Photomaton

I heard this song on the new Peugeot “Pinocchio robot” advert. I liked it: it’s got a quirky, 90s feel to it – and there’s definitely more than a touch of St Etienne in there too.
A quick bit of googling led me to Jabberwocky (featuring Elodie Wildstars) and the song Photomaton.

And then I saw the video:

Yeah. Not at all disturbing or off-putting in any way. [mildly alarmed face] But what a double act.
Sorry about the brief boob and bum, by the way. Well, a bit sorry.

Wikipedia tells us:

Jabberwocky, sometimes stylized as JBBRWCK, is a French electropop band. It was formed in 2013 by three young French producers Camille, Manu and Simon, still studying medicine and all originating from Poitiers, France.

This, their first single, got to number two in the French charts. The follow-up (called Pola, and featuring Golshifteh Farahani and Clara Cappagli) made it to number 172 in the French charts, which must mean that not even everyone in the band bothered to buy a copy. (It’s not that bad.)

Un Hit Wonder, anyone?

Washing machine dances to PsyTrance

Ah, this takes me back to those good old raving days. We’ve all been an unregulated washing machine on an all-nighter at one time or another, right?
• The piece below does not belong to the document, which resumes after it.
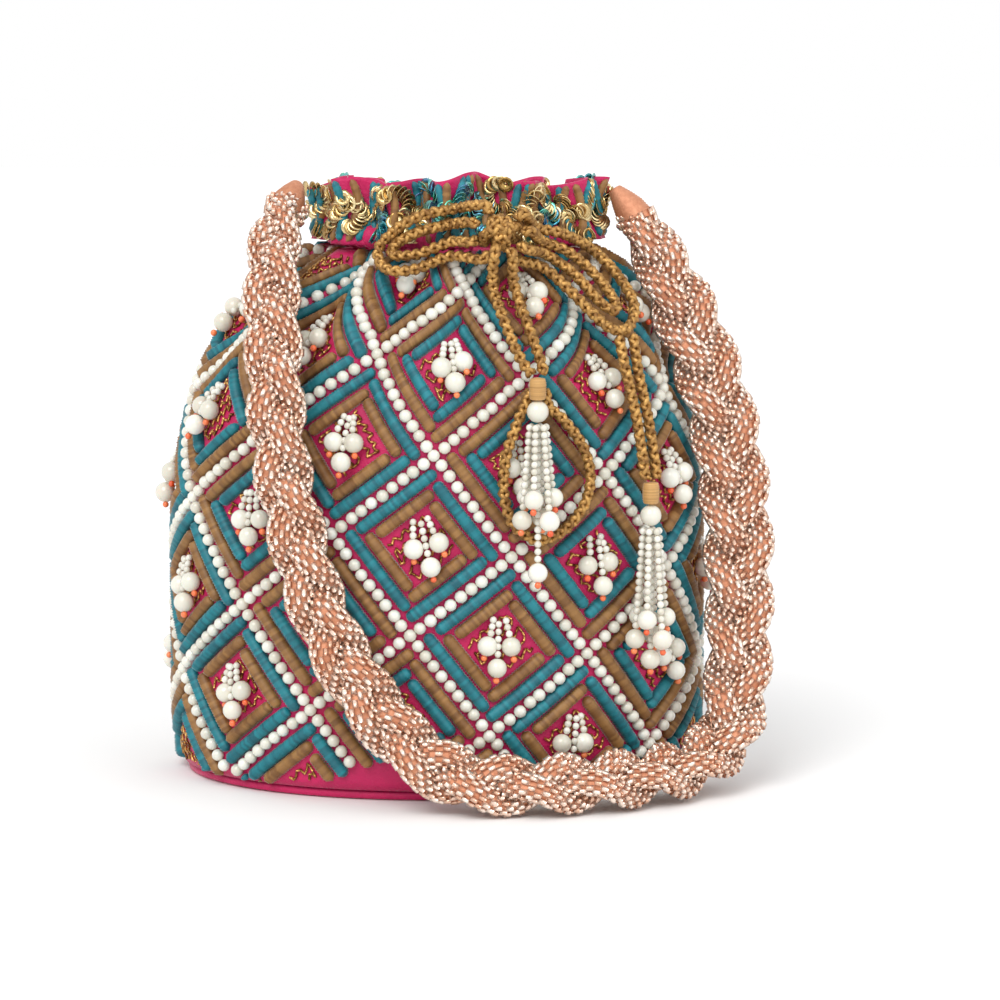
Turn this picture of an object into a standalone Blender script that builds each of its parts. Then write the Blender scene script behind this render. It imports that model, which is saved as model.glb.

Even if you mute the music (understandable if it’s not your thing), you should really watch this all the way through because there are a couple of things that you can take from this; firstly that there seems no more fitting entity than a rapidly spinning, out of control washing machine to accompany this genre of music, and secondly that the structural integrity of the washing machine is maintained for an almost implausible length of time, given the rather extreme forces at work here.

That second point should at least reassure you that something would have to go very, veryvery wrong for your home appliance to go rogue and destroy your laundry, kitchen, utility room, bathroom, outhouse or wherever you choose to do your washing.
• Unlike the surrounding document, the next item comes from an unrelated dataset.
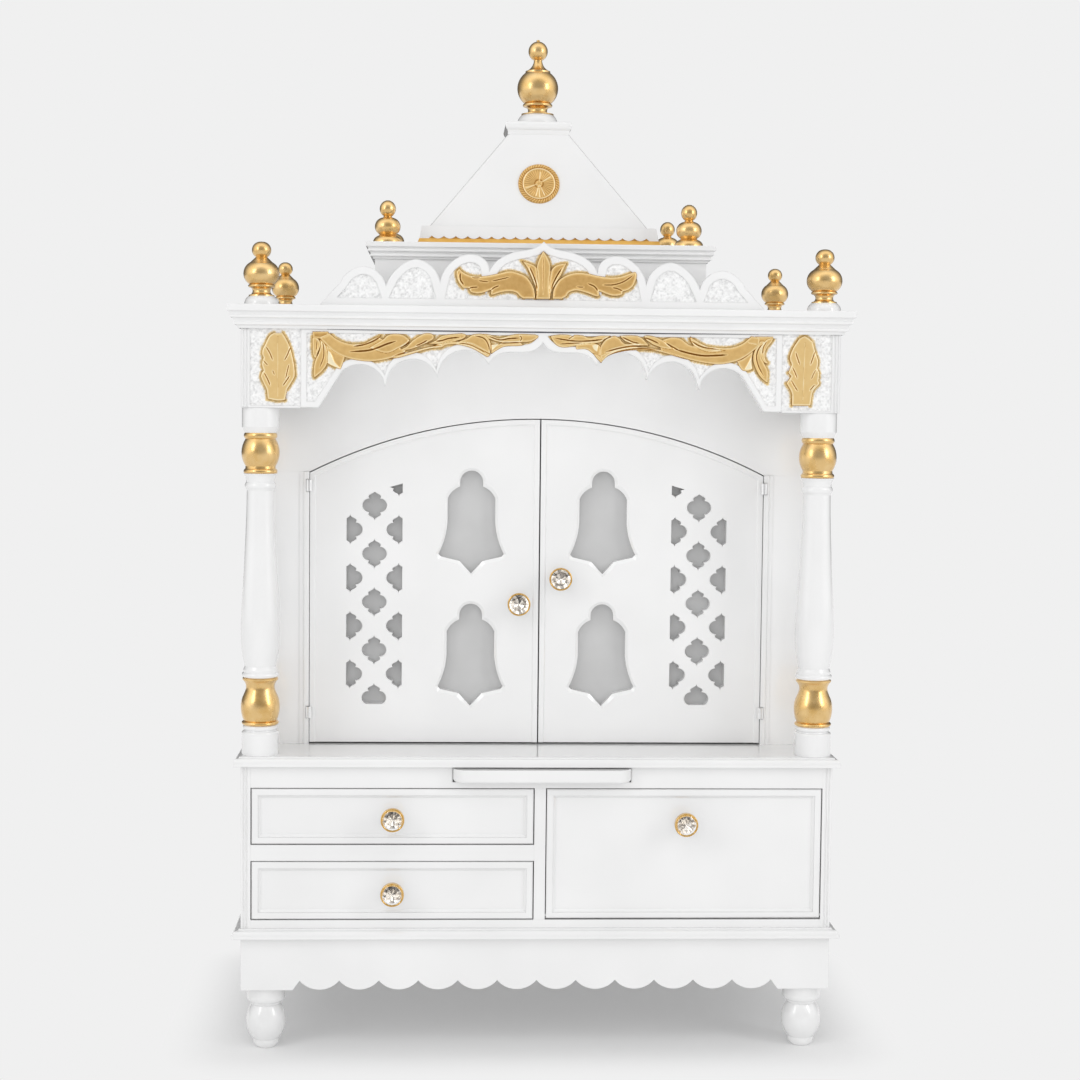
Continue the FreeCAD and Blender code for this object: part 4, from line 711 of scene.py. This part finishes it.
def tray_slot_lining():
    """Lipping strips glued in the tray's slot, half a millimetre off the tray at its top and ends."""
    low, high = box_mm("pull_out_tray")
    soffit = box_mm("counter_top")[0][2]
    face = box_mm("frame_rails")[0][1]
    off, reach, depth = 0.5, 1.6, 14.0
    strips = [((low[0] - 1.45, high[0] + 1.45), (high[2] + off, soffit + 0.2)),
              ((low[0] - reach, low[0] - off), (low[2] - 1.4, soffit)),
              ((high[0] + off, high[0] + reach), (low[2] - 1.4, soffit))]
    for k, ((x0, x1), (z0, z1)) in enumerate(strips):
        middle_x, middle_z = (x0 + x1) / 2, (z0 + z1) / 2
        points = []
        for y, share in ((face + 0.15, 0.8), (face + 0.4, 1.0), (face + depth, 1.0)):
            points += [(middle_x + share * (x - middle_x), y, middle_z + share * (z - middle_z))
                       for x, z in ((x0, z0), (x1, z0), (x1, z1), (x0, z1))]
        number = np.arange(12).reshape(3, 4)
        faces = [[0, 1, 2, 3]] + grid_faces(np.hstack([number, number[:, :1]]))
        build("tray_lipping_" + str(k + 1), points, faces, finishes["white_lacquer"],
              "carcass")


seam_shadow_strip()
tray_slot_lining()


def noise_grid(rows, columns, cells, seed):
    """Smooth noise between -1 and 1 on a grid, with the given number of grid steps to a lump."""
    rng = np.random.default_rng(seed)
    coarse = rng.uniform(-1, 1, (int(rows / cells) + 3, int(columns / cells) + 3))
    r = np.arange(rows) / cells
    c = np.arange(columns) / cells
    ri, ci = r.astype(int), c.astype(int)
    fr = (r - ri)[:, None]
    fc = (c - ci)[None, :]
    fr = fr * fr * (3 - 2 * fr)
    fc = fc * fc * (3 - 2 * fc)
    top = coarse[ri][:, ci] * (1 - fc) + coarse[ri][:, ci + 1] * fc
    low = coarse[ri + 1][:, ci] * (1 - fc) + coarse[ri + 1][:, ci + 1] * fc
    return top * (1 - fr) + low * fr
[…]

Next week, a toaster does Swan Lake.

Birdhouse In Your Soul

I know. You’re singing it already, aren’t you?

I’m your only friend,
I’m not your only friend
But I’m a little glowing friend,
But really I’m not actually your friend,
But I am.

Flashback to 1990 and John Flansburgh and John Linnell’s retro 1960’s robot-inspired brand of alternative indie rock. This was the hit from their album Flood which I had – and probably still do have somewhere – on cassette.

More recently, I was amazed to see their name on the credits for the “Hot Dog” theme to The Mickey Mouse Funhouse: a series I used to watch with alarming regularity. But this was their biggest hit – their only hit, really – before they moved into kids’ music and won a Grammy.
But who could blame them for making up wonderful nonsense for children when their stuff for adults contained such wonderful nonsense as:

So the room must listen to me,
Filibuster vigilantly.
My name is blue canary,
One note: spell L-I-T-E.

The whole of Flood was rather experimental – 43 minutes of weirdness over 18 songs – but suddenly, I’m anxious to revisit it.

How many seconds to Mars?

Today is the day that was meant to be the day that 30 Seconds To Mars were due to play Grand West Arena and we were meant to be there. However, as few weeks ago, as we mentioned here, they postponed their visit until November.
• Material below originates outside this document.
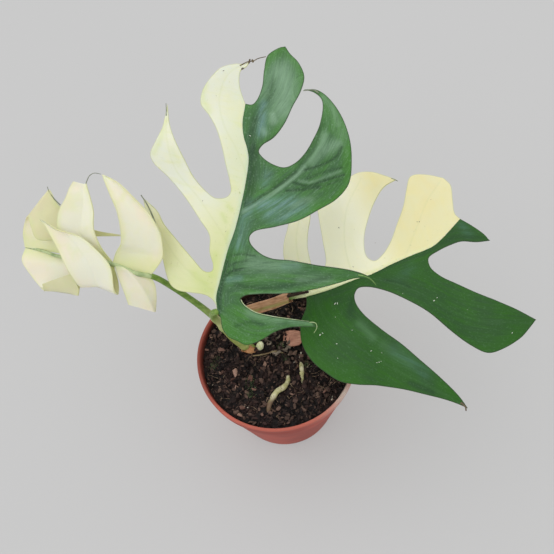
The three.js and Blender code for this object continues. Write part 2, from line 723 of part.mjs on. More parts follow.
// Papery sheath round a stalk: an arc of thin wall on one side of it, seated there and open on the other
function sheathOn({ stalk, from, to, steps, radius, halfTurn, facing }) {
  const parts = 8;
  const section = (t) => {
    const outer = radius(t);
    const inner = outer - SHEATH_THICKNESS;
    const seat = inner - GAP - stalk.radius(THREE.MathUtils.lerp(from, to, t));
    const arc = (wall, start, end) =>
      Array.from({ length: parts + 1 }, (_, k) => {
        const turn = facing + THREE.MathUtils.lerp(start, end, k / parts) * halfTurn;
        const [x, y] = [wall * Math.cos(turn), wall * Math.sin(turn)];
        return [x - seat * Math.cos(facing), y - seat * Math.sin(facing)];
      });
    return [...arc(outer, -1, 1), ...arc(inner, 1, -1)];
  };
  return solid(sweep(curveThrough(stretchOf(stalk.line, from, to)), steps, section));
}

// Roots that lie on the soil: [x, y, height of the middle above the soil], with ends that dip into it
const SURFACE_ROOTS = [
  {
    name: "surface_root_pale",
    thickness: 2.8,
    path: [
      [5, -15, -2], [4, -18, 0.4], [1, -21.5, 0.8], [-3, -24, 0.8], [-6, -27, 0.7], [-8.5, -30.5, 0.5],
      [-10.5, -34, -2],
    ],
  },
  {
    name: "surface_root_short",
    thickness: 2.4,
    path: [[14.5, -4, -2], [14.3, -7, 0.4], [14, -12, 0.8], [13.2, -16.5, 0.4], [12.8, -19.5, -2]],
  },
  {
    name: "surface_root_thin",
    thickness: 1.4,
    path: [
      [-17, 0.5, -1.2], [-14, 0.5, 0.5], [-7, 1.2, 0.6], [0, 1.3, 0.5], [5.5, -0.8, 0.4], [8, -2.5, -1.2],
    ],
  },
];
const rootTube = ({ thickness, path }) => ({
  line: path.map(([x, y, lift]) => [x, y, soilHeight(x, y) + lift]),
  steps: 11,
  radius: () => thickness / 2,
  sides: ROOT_SIDES,
});

// Young shoot: a pale pointed bud that stands against the foot of the stem
const SHOOT = { radius: 2.3, length: 9, lean: 0.25, foot: [-10.6, 7.4, 73.2] };
const SHOOT_PROFILE = [
  [0, 0], [0.6, 0.02], [0.95, 0.2], [1, 0.4], [0.85, 0.62], [0.5, 0.85], [0.18, 0.97], [0, 1],
];
function shootGeometry(grow) {
  const points = SHOOT_PROFILE.map(([r, z]) => {
    const across = r === 0 ? 0 : r * SHOOT.radius + grow;
    return new THREE.Vector2(across, z * SHOOT.length + (2 * z - 1) * grow);
  });
  const bud = new THREE.LatheGeometry(points, 14).rotateX(Math.PI / 2).rotateY(SHOOT.lean);
  return bud.translate(...SHOOT.foot);
}

// Dry husk: a loose curved scale that stands in the soil to the right of the stem
const HUSK = { foot: [5, 9], depth: 0.8, lean: 38, curl: 0.035, cell: 3.5, room: 1.08 };
const HUSK_RING = [
  [[0, -4.5], [4, -5.8], [9, -5], [12, -2], [12.4, 2], [9.5, 5], [5, 6], [0, 4.8]],
  [[0, 4.8], [-0.6, 0], [0, -4.5]],
];
function huskSolid(thickness, grow) {
  const [x, y] = HUSK.foot;
  const place = (u, v) => {
    const lean = THREE.MathUtils.degToRad(HUSK.lean) * (1 - 0.04 * u);
    const z = soilHeight(x, y) - HUSK.depth - HUSK.curl * v * v;
    return new THREE.Vector3(x + u * Math.cos(lean), y - v - 0.1 * u, z + u * Math.sin(lean));
  };
  const middle = 6;
  const grown = ([u, v]) => [middle + (u - middle) * grow, v * grow];
  const ring = HUSK_RING.map((stretch) => stretch.map(grown));
  return solid(sheet(fill(ringOf(ring), HUSK.cell), place, thickness));
}

function piece(name, made, color, roughness) {
  const material = new THREE.MeshStandardMaterial({ color, roughness, metalness: 0 });
  const mesh = new THREE.Mesh(geometryOf(made), material);
  mesh.name = name;
  return mesh;
}

const stemRoom = room(STEM);
const shoot = solid(shootGeometry(0)).subtract(stemRoom);
const holes = [
  stemRoom,
  solid(shootGeometry(GAP)),
  huskSolid(LEAF_THICKNESS + 2 * GAP, HUSK.room),
  ...SURFACE_ROOTS.map((root) => room(rootTube(root))),
];
const soil = holes.reduce((left, hole) => left.subtract(hole), makeSoil());
const centreLeaf = makeCentreLeaf();
const rightLeaf = makeRightLeaf();
const rightSheath = sheathOn({
  stalk: RIGHT_STALK,
  from: 0.24,
  to: 0.8,
  steps: 14,
  radius: taper(3.9, 3),
  halfTurn: 1.9,
  facing: -Math.PI / 2,
});
const stemSheath = sheathOn({
  stalk: { line: STEM.line, radius: () => STEM_RADIUS + 0.6 },
  from: 0.46,
  to: 0.62,
  steps: 8,
  radius: () => STEM_RADIUS + 1.9,
  halfTurn: 1.3,
  facing: Math.PI,
});

const plant = new THREE.Group();
plant.add(
  piece("stem_with_leaf_stalks", makeStem(), 0x5f8a2c, 0.5),
  piece("centre_leaf_green", centreLeaf.green, 0x2f5f38, 0.4),
  piece("centre_leaf_cream", centreLeaf.cream, 0xe4e8c8, 0.5),
  piece("right_leaf_green", rightLeaf.green, 0x2c5d2c, 0.4),
  piece("right_leaf_cream", rightLeaf.cream, 0xe8e2b0, 0.5),
  piece("left_leaf_cream", makeLeftLeaf(), 0xe8e6cd, 0.5),
  piece("right_stalk_sheath", rightSheath, 0xb4845f, 0.7),
  piece("stem_sheath", stemSheath, 0xb07a4c, 0.8),
  piece("young_shoot", shoot, 0xcfd6a0, 0.5),
  piece("dry_husk", huskSolid(LEAF_THICKNESS, 1), 0xa3705f, 0.85),
);

const potted = new THREE.Group();
potted.add(
  piece("pot", makePot(), 0xb04a38, 0.5),
  piece("soil", soil, 0x2b221f, 0.95),
  ...SURFACE_ROOTS.map((root) => piece(root.name, solid(tube(rootTube(root))), 0xb9ab8a, 0.8)),
  plant,
);

export default potted;
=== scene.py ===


# %% [markdown]
# # A young split-leaved aroid in a nursery pot
# The object is a climbing house plant with three split leaves, part cream and part green, in a round
# terracotta-coloured pot of dark soil. The solids of its parts are measured already, so this lesson loads
# them as a frame and dresses each one: finer meshes where the real surface curves, and finishes made of nodes.

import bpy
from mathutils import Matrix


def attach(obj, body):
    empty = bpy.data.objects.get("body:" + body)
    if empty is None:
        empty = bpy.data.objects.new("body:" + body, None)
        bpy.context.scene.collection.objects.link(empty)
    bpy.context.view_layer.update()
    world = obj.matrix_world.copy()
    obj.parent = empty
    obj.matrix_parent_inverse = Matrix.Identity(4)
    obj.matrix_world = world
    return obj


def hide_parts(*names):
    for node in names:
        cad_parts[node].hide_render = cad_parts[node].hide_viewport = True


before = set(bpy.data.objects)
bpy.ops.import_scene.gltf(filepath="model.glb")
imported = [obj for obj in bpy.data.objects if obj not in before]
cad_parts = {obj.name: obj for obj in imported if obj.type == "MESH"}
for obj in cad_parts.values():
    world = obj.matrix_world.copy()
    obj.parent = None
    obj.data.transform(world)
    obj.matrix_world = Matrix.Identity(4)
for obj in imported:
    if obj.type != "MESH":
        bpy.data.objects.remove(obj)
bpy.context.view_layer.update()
print("parts of the plant and pot:", sorted(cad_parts))

# %% [markdown]
# All lengths in the cells are millimetres, because a plant is easiest to think of in them. Blender works in
# metres here, so a mesh is scaled once, when it is made. Everything random comes from one seeded generator,
# so that the plant grows the same way each time.

# %% Units and chance
import math

import bmesh
import bpy
import numpy as np
from mathutils import Matrix, Vector, geometry, noise

MM = 0.001
chance = np.random.default_rng(27)

# %% [markdown]
# ## Camera
# The picture looks down on the pot from the front, steeply enough to see the soil, with the frame turned a
# little. A camera can be aimed with a constraint, but a fixed matrix keeps the small turn exactly as it is.

# %% Camera
LOOK_DOWN = math.radians(59.26)
FRAME_TURN = math.radians(-9.3)
LENS = 650 / 554 * 36

away = Vector((0, -math.cos(LOOK_DOWN), math.sin(LOOK_DOWN)))
level = Vector((1, 0, 0))
upright = away.cross(level)
side = level * math.cos(FRAME_TURN) + upright * math.sin(FRAME_TURN)
head = upright * math.cos(FRAME_TURN) - level * math.sin(FRAME_TURN)

camera = bpy.data.objects.new("camera", bpy.data.cameras.new("camera"))
camera.data.lens = LENS
camera.data.sensor_width = 36
camera.matrix_world = Matrix.Translation(Vector((8.1, -167.2, 451.7)) * MM) @ Matrix((side, head, away)).transposed().to_4x4()
bpy.context.scene.collection.objects.link(camera)
bpy.context.scene.camera = camera
print("lens", round(LENS, 2), "mm")

# %% [markdown]
# ## Writing finishes as sums
# A finish is a network of nodes, and most of its nodes are arithmetic. Wiring them one by one is long and hard
# to read, so a small class wraps a socket and answers to + - * /. An expression such as 1 - mask then adds its
# own Math nodes. Colours are blended with Mix, because a Math node would turn them grey.

# %% Signals
class Signal:
    """A socket that carries a number, a vector or a colour, and can stand in a Python expression."""

    def __init__(self, recipe, socket):
        self.recipe = recipe
        self.socket = socket

    def math(self, operation, *values):
        return self.recipe.node("ShaderNodeMath", {"operation": operation}, dict(enumerate(values)))

    def __add__(self, other):
        return self.math("ADD", self, other)

    def __sub__(self, other):
        return self.math("SUBTRACT", self, other)

    def __rsub__(self, other):
        return self.math("SUBTRACT", other, self)

    def __mul__(self, other):
        return self.math("MULTIPLY", self, other)

    def __pow__(self, other):
        return self.math("POWER", self, other)

    __radd__ = __add__
    __rmul__ = __mul__

    def step(self, low, high):
        """0 below low, 1 above high, and an even slope between them. A low above high turns it round."""
        sockets = {"Value": self, "From Min": low, "From Max": high}
        return self.recipe.node("ShaderNodeMapRange", {"interpolation_type": "SMOOTHSTEP"}, sockets)

    def hill(self, width):
        """1 where the signal is 0, falling away on both sides within about the width."""
        return self.math("EXPONENT", self * self * (-1 / width**2))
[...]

I’ve been doing some rudimentary calculations and I reckon that the time between tonight and their actual appearance is 13,996,800 seconds. So basically, that’s 14 million seconds until 30 Seconds To Mars.
That’s a lot of seconds and so in the meantime, here’s a little something to keep you going:

The irony of all these numbers is that Google gives the average time for an actual journey to Mars as 115 days, and that’s just 9,936,000 seconds. So yes, you could get all the way to Mars and about halfway back as well in the time that it’s going to take Jared et al. to come to see us in Cape Town.

I know that we’re right on the bottom corner of a continent and all that, but really, we’re not that difficult to get to, are we?